As described comprehensively in U.S. Pat. No. 4,288,327 the deposition of solids onto heat transfer surfaces of steam generating equipment is a major problem. Common contaminants in boiler feed-water that can form deposits are calcium and magnesium salts, carbonate salts, sulfite, phosphate, siliceous matter and iron oxide. Any foreign matter that is introduced into the boiler in insoluble or particulate form will tend to form deposits on the heat transfer surfaces. These formations will decrease the efficiency under which the heat transfer takes place and can lead to over heating, circulation restrictions, damage to the systems, loss of effectiveness, and increased costs due to cleaning, unscheduled outages, and replacement of equipment. In extreme cases, catastrophic tube failure can occur.
Deposit control agents are frequently added to the feedwater of boilers. Their ultimate objective is to inhibit the formation of deposits on the heat transfer surface sand to facilitate the removal of any deposits in the blowdown. This is accomplished via two mechanisms: a solubilization mechanism, where chelants, or chelant-type molecules, form soluble complexes with the deposit-forming species which are removed in the blowdown; and, an adsorption mechanism, where the deposit control agent adsorbs on the surface of the particulate matter and either inhibits the formation of the deposit, or disperses the deposit that is being formed, and makes it more readily removable.

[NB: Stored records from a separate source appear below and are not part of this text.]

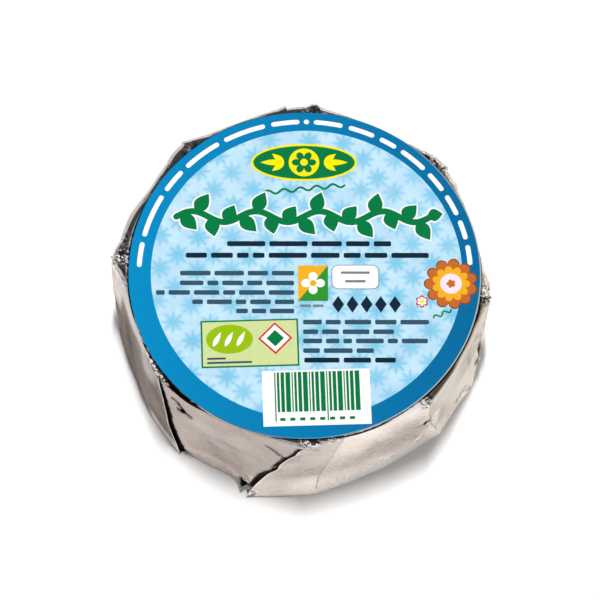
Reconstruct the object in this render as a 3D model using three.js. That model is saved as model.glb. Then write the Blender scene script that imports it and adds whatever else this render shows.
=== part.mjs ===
// A small round soft cheese, shut in its foil, with a paper label on top.
// Millimetres, +Z up. The origin is the middle of the base, and the front faces -Y.
import * as THREE from "three";

// The whole pack
const packHeight = 30; // base to the crest of the foil's rim
const labelSeat = 29.5; // flat top of the foil, which the label lies on
const rimRound = 1.0; // width of the rounding round the foil's top edge
const footRound = 1.3; // and round its base
const wallBulge = 0.45; // how far the wall stands out at half height

// The label
const labelRadius = 34.2;
const labelThickness = 0.25;
const labelGap = 0.2; // from its edge to the foil's rising rim
const fullRimRoom = 1.4; // beside the label's edge, for the rim to stand up to its full height
const labelCentre = new THREE.Vector2(0.43, 0.75);

// The corners that the folded foil makes, going round. Each has its direction in degrees from +X
// and its reach from the axis, at the rim and at the foot, and the bow of the wall that follows it,
// at the rim and at the foot. At a lap the wall on one side lies over the other, which is set in
// by the step: lap is 1 where the wall after the corner is on top, -1 where the wall before it is,
// and 0 at a plain ridge.
const corners = [
  { rim: [218.1, 34.5], foot: [229.2, 35.3], bow: [2.6, 0.1], lap: -1, step: [0.3, 0.7] },
  { rim: [272.1, 35.0], foot: [254.4, 36.4], bow: [0.1, 0.4], lap: 1, step: [0.4, 2.4] },
  { rim: [285.0, 34.2], foot: [276.0, 34.7], bow: [0.4, 1.3], lap: 0, step: [0.0, 0.0] },
  { rim: [314.0, 35.8], foot: [323.3, 34.9], bow: [1.3, 0.0], lap: 1, step: [0.15, 0.25] },
  { rim: [356.0, 36.2], foot: [343.0, 36.1], bow: [1.3, 3.2], lap: -1, step: [0.2, 0.3] },
  { rim: [401.0, 36.9], foot: [401.0, 36.2], bow: [1.6, 1.6], lap: 1, step: [0.2, 0.5] },
  { rim: [447.5, 36.9], foot: [447.5, 36.2], bow: [0.0, 0.0], lap: 0, step: [0.0, 0.0] },
  { rim: [456.8, 36.9], foot: [456.8, 36.2], bow: [0.3, 0.3], lap: 1, step: [0.2, 0.5] },
  { rim: [491.5, 37.2], foot: [491.5, 36.4], bow: [0.4, 1.2], lap: -1, step: [0.2, 0.5] },
  { rim: [534.9, 37.1], foot: [542.0, 36.5], bow: [0.5, 2.2], lap: 1, step: [0.2, 0.3] },
];

// The folds, which run down the wall at the laps and on under the base
const lapSpread = 1.0; // degrees between the two edges of a fold, for each millimetre of its step
const slitDepth = 0.8; // the under layer dips this deep at a fold with a full step
const slitWidth = 0.9;
const lipHeight = 0.4; // the free edge of the upper layer stands out this far there
const lipWidth = 2.5;
const underfoldDepth = 0.45; // height of the fold lines in the underside
const underfoldWidth = 1.1;
const baseFlatRadius = 10; // they stop here, round the plain middle of the base
const underfoldTwist = THREE.MathUtils.degToRad(24);

// Dents in the wall
const dentDepth = 0.15;

// Fineness of the mesh
const stepsPerWall = 13;
const wallLevels = 8;
const roundingSteps = 3;
const baseRings = 4;

const { lerp, degToRad, smoothstep } = THREE.MathUtils;
const axis = new THREE.Vector2();

// Rises from 0 to 1 in the middle of a share and falls back to 0
function hump(share) {
  return 4 * share * (1 - share);
}

// How far the under layer of a corner is set in, at height share t from foot (0) to rim (1)
function stepAt(corner, t) {
  return lerp(corner.step[1], corner.step[0], t);
}

// One end of a wall. Side is 1 for the wall that starts at this corner and -1 for the wall that
// ends there.
function wallEnd(corner, side, t) {
  const step = corner.lap === -side ? stepAt(corner, t) : 0;
  const angle = lerp(corner.foot[0], corner.rim[0], t) + side * lapSpread * step;
  const reach = lerp(corner.foot[1], corner.rim[1], t) - step;
  return new THREE.Vector2(reach, 0).rotateAround(axis, degToRad(angle));
}

// How far the foil stands out beside a fold or dips into it, at a distance from the wall's end
function foldRelief(corner, side, distance, t) {
  const fullness = Math.min(1, stepAt(corner, t));
  if (corner.lap === side) {
    return fullness * lipHeight * Math.exp(-distance / lipWidth);
  }
  return -fullness * slitDepth * Math.exp(-distance / slitWidth);
}

// Shallow dents, from three waves that don't repeat together
function dents(angle, t) {
  const wave = Math.sin(5 * angle + 7 * t) + Math.sin(13 * angle - 5 * t + 1.3);
  return (dentDepth * (wave + Math.sin(29 * angle + 11 * t + 0.4))) / 3;
}

// The foil's outline at height share t, for one column of the mesh
function outlinePoint(column, t) {
  const start = wallEnd(column.from, 1, t);
  const end = wallEnd(column.to, -1, t);
  end.rotateAround(axis, column.closing);
  const chord = end.clone().sub(start);
  const length = chord.length();
  const outward = new THREE.Vector2(chord.y, -chord.x).divideScalar(length);
  const u = column.along;
  const bow = lerp(column.from.bow[1], column.from.bow[0], t) * hump(u);
  const point = start.lerp(end, u).addScaledVector(outward, bow);
  const relief =
    foldRelief(column.from, 1, u * length, t) +
    foldRelief(column.to, -1, (1 - u) * length, t) +
    wallBulge * hump(t) +
    dents(Math.atan2(point.y, point.x), t) * Math.sin(Math.PI * u);
  return point.addScaledVector(outward, relief);
}

// Columns of the mesh, closer together near the folds. The last wall ends at the first corner,
// one turn on. At a plain ridge the two walls share a column.
function makeColumns() {
  const columns = [];
  corners.forEach((from, k) => {
    const last = k === corners.length - 1;
    const to = last ? corners[0] : corners[k + 1];
    const closing = last ? 2 * Math.PI : 0;
    for (let i = from.lap === 0 ? 1 : 0; i <= stepsPerWall; i++) {
      const along = (1 - Math.cos((Math.PI * i) / stepsPerWall)) / 2;
      columns.push({ from, to, closing, along });
    }
  });
  return columns;
}

// Draws a point of the outline in towards the axis
function inset(point, distance) {
  return point.clone().multiplyScalar(1 - distance / point.length());
}

// Reach of the label's edge from the axis, in the direction of a point
function labelReach(point) {
  const along = labelCentre.dot(point) / point.length();
  return along + Math.sqrt(labelRadius ** 2 - labelCentre.lengthSq() + along ** 2);
}

// The rim stands up to its full height where the label's edge leaves it room
function rimCrest(point) {
  const room = point.length() - rimRound - labelReach(point);
  return lerp(labelSeat, packHeight, smoothstep(room, 2 * labelGap, fullRimRoom));
}

// Edge of the flat top, just outside the label where there is room
function seatEdge(point) {
  const reach = Math.min(point.length() - rimRound - labelGap, labelReach(point) + labelGap);
  return inset(point, point.length() - reach);
}

// Height of the fold lines in the underside, highest at the edge of the under layer
function underfold(column, wallLength) {
  const { from, to, along } = column;
  const start = from.lap === -1 ? Math.exp((-along * wallLength) / underfoldWidth) : 0;
  const end = to.lap === 1 ? Math.exp(((along - 1) * wallLength) / underfoldWidth) : 0;
  return underfoldDepth * Math.max(start, end);
}

// One column from the top of the foil, over the rim, down the wall and in under the base
function columnPoints(column) {
  const points = [];
  const place = (flat, z) => points.push(new THREE.Vector3(flat.x, flat.y, z));
  const rim = outlinePoint(column, 1);
  const foot = outlinePoint(column, 0);
  const crest = rimCrest(rim);

  place(seatEdge(rim), labelSeat);
  for (let i = 0; i <= roundingSteps; i++) {
    const turn = (Math.PI / 2) * (i / roundingSteps);
    place(inset(rim, rimRound * (1 - Math.sin(turn))), crest - rimRound * (1 - Math.cos(turn)));
  }
  const top = crest - rimRound;
  for (let i = 1; i < wallLevels; i++) {
    const t = 1 - i / wallLevels;
    place(outlinePoint(column, t), lerp(footRound, top, t));
  }
  for (let i = 0; i <= roundingSteps; i++) {
    const turn = (Math.PI / 2) * (i / roundingSteps);
    place(inset(foot, footRound * (1 - Math.cos(turn))), footRound * (1 - Math.sin(turn)));
  }
  const footEdge = inset(foot, footRound);
  for (let i = 1; i <= baseRings; i++) {
    const share = i / baseRings;
    const reach = lerp(footEdge.length(), baseFlatRadius, share);
    const point = footEdge.clone().setLength(reach).rotateAround(axis, -underfoldTwist * share);
    place(point, i < baseRings ? underfold(column, reach * (1 - share)) : 0);
  }
  return points;
}

// Joins the columns into one closed skin, with a fan on top and one in the middle of the base
function makeFoilGeometry() {
  const columns = makeColumns().map(columnPoints);
  const rows = columns[0].length;
  const positions = columns.flat().flatMap((point) => point.toArray());
  const topMiddle = columns.length * rows;
  const baseMiddle = topMiddle + 1;
  positions.push(0, 0, labelSeat, 0, 0, 0);

  const faces = [];
  columns.forEach((_, i) => {
    const here = i * rows;
    const next = ((i + 1) % columns.length) * rows;
    faces.push(topMiddle, here, next);
    for (let row = 0; row < rows - 1; row++) {
      faces.push(here + row, here + row + 1, next + row + 1);
      faces.push(here + row, next + row + 1, next + row);
    }
    faces.push(baseMiddle, next + rows - 1, here + rows - 1);
  });

  const geometry = new THREE.BufferGeometry();
  geometry.setAttribute("position", new THREE.Float32BufferAttribute(positions, 3));
  geometry.setIndex(faces);
  geometry.computeVertexNormals();
  return geometry;
}

// Foil wrap
function makeFoilWrap() {
  const material = new THREE.MeshStandardMaterial({
    color: 0xc9c0b8,
    roughness: 0.28,
    metalness: 1,
  });
  const mesh = new THREE.Mesh(makeFoilGeometry(), material);
  mesh.name = "foil_wrap";
  return mesh;
}

// Paper label, flat on top of the foil
function makeLabel() {
  const geometry = new THREE.CylinderGeometry(labelRadius, labelRadius, labelThickness, 120);
  geometry.rotateX(Math.PI / 2);
  const material = new THREE.MeshStandardMaterial({
    color: 0x4f9fce,
    roughness: 0.6,
    metalness: 0,
  });
  const mesh = new THREE.Mesh(geometry, material);
  mesh.name = "paper_label";
  mesh.position.set(labelCentre.x, labelCentre.y, labelSeat + labelThickness / 2);
  return mesh;
}

// The folds make the outline uneven, so the pack is moved to put the middle of its box on the axis
const pack = new THREE.Group();
pack.add(makeFoilWrap(), makeLabel());
const middle = new THREE.Box3().setFromObject(pack).getCenter(new THREE.Vector3());
pack.position.set(-middle.x, -middle.y, 0);

const group = new THREE.Group();
group.add(pack);

export default group;
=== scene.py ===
# Looks of a small round soft cheese, shut in folded foil, with a printed paper label on top.
# Lengths are in millimetres until a mesh is made, which turns them into metres.
from math import atan2, ceil, cos, degrees, exp, hypot, log1p, pi, radians, sin, sqrt

import bmesh
import bpy
import numpy as np
from mathutils import Matrix, Vector


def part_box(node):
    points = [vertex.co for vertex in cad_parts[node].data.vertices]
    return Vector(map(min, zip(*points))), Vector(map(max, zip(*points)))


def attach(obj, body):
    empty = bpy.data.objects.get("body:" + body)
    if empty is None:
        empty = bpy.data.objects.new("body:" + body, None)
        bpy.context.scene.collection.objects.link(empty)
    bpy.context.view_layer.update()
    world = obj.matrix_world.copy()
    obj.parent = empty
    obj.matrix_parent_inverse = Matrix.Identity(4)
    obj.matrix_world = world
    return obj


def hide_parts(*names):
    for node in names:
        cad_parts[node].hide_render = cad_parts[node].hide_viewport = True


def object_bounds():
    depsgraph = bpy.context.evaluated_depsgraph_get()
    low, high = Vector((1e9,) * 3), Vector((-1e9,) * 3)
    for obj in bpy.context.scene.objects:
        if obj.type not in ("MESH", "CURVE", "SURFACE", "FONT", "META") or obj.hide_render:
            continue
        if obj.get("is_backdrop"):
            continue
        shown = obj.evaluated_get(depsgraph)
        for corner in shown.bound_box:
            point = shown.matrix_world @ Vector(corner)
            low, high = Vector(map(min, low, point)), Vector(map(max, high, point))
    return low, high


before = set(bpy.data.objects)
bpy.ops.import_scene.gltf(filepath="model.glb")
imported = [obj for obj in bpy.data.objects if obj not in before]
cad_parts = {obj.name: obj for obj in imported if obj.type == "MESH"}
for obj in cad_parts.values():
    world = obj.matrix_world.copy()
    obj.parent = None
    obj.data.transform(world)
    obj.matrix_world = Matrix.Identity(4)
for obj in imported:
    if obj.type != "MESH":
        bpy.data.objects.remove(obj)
cad_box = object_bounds()

METRES = 0.001
LABEL_LOW, LABEL_HIGH = (np.array(corner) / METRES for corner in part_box("paper_label"))
LABEL_CENTRE = (LABEL_LOW + LABEL_HIGH)[:2] / 2

# The photograph's view
PICTURE_SIDE = 600
CAMERA_ELEVATION = radians(68)
CAMERA_ROLL = radians(1.8)
CAMERA_DISTANCE = 700
AIM = Vector((0.17, -5.45, 30.0))
FOCAL_PIXELS = 3623.2
SENSOR = 36.0


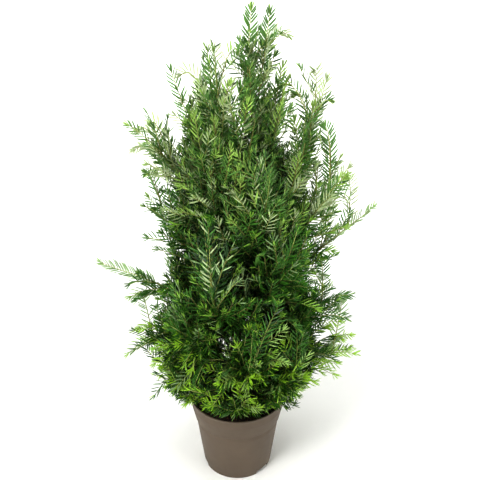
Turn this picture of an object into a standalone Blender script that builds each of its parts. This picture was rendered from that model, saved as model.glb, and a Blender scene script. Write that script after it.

Phosphates, chelants and polymeric dispersants are frequently used in various combinations in boiler treatment programs. The phosphate is used to precipitate hardness or iron species; the chelants have the ability to complex and prevent the deposition of many cations under boiler water conditions. In higher pressure boilers phosphate is also used for pH control, and since it maintains the system at a pH where corrosion in minimized, it also acts as a corrosion inhibitor. Polymers are used to disperse particulate matter, either the precipitate formed with phosphate treatment, or solid or colloidal matter already present. To some extent, polymers can also act as chelants to solubilize cations.
Polymers that have been used in boiler water treatment include naturally occurring products such as lignosulfonic acids and carboxymethylcelluloses. Synthetic anionic polymers are the more preferred materials recently, and include carboxylated polymers, sulphonated polymers, and polyphosphonic acids. Copolymers incorporating combinations of the above functionalities are also used. Examples of effective synthetic polymers are sulfonated styrene, polymaleic acid or anhydride, copolymers of sulfonated styrene and maleic anhydride. Nonionic polymers do not appear to be effective dispersants in boiler water treatment.
In the use of polymeric dispersants, the polymers are fed to maintain a bulk concentration, which is many times higher than the effective amount of polymer needed for adsorption on the surfaces of the particulate matter or the heat transfer surface. That is, the concentration of polymer on the surface is not only determined by the affinity of the polymer for the surface, but also the equilibrium between the adsorbed species and the bulk species. Thus, where a treatment program might utilize 50 to 100 ppm of a polymeric dispersant, only 1 to 10 ppm of active species might be necessary if the polymer could more effectively be brought into contact with the surfaces in question. The excess dispersant can also contribute to the impurities in the boiler and in the steam produced dispersants can degrade under boiler conditions, leading to organic materials which can be present in the steam, affecting its purity.
In many boiler designs, heat fluxes are not uniform throughout the entire unit due to design miscalculations. It is known that deposit weight densities (DWD) (a measure of amount of boiler deposition) increase as heat fluxes increase, approximately as the square of the heat flux. This non-uniformity in heat transfer can lead to "hot spots" in a boiler where the heat flux can be as much as five times the average heat flux. These hot spots are predisposed to failure. It is often the case that even in an effectively treated boiler there will still be many tube failures in these areas of high heat flux.